On existence of solution in $\mathbb{R}^n$ of stochastic differential inclusions with current velocities in the presence of approximations with uniformly bounded first partial derivatives

Notion of mean derivatives was introduced by Edward Nelson for the needs of stochastic mechanics (a version of quantum mechanics). Nelson introduced forward and backward mean derivatives while only their half-sum, symmetric mean derivative called current velocity, is a direct analog of ordinary velocity for deterministic processes. Another mean derivative called quadratic, was introduced by Yuri E. Gliklikh and Svetlana V. Azarina. It gives information on the diffusion coefficient of the process and using Nelson's and quadratic mean derivatives together, one can in principle recover the process from its mean derivatives.

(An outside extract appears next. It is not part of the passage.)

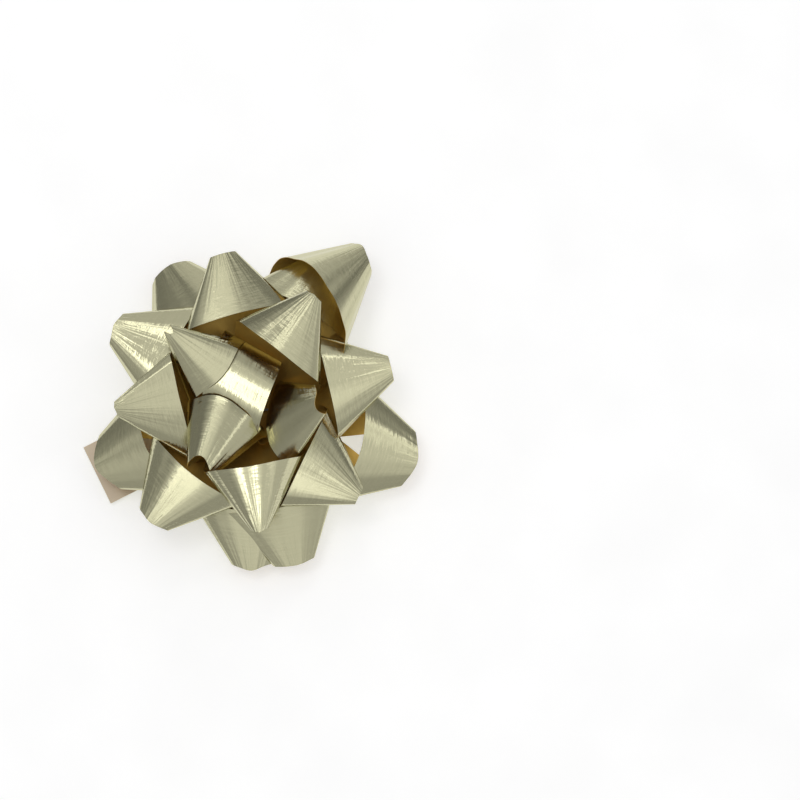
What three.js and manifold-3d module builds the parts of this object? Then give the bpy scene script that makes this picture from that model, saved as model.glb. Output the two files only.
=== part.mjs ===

Since the current velocities are natural analogs of ordinary velocities of deterministic processes, investigation of equations and especially inclusions with current velocities is very much important for applications since there are a lot of models of various physical, economical etc. processes based on such equations and inclusions. Existence of solution theorems are obtained for stochastic differential inclusions given in terms of the so-called current velocities (symmetric mean derivatives, a direct analogs of ordinary velocity of deterministic systems) and quadratic mean derivatives (giving information on the diffusion coefficient) on $\mathbb{R}^n$. Right-hand sides in both the current velocity part and the quadratic part are set-valued but satisfy some natural conditions.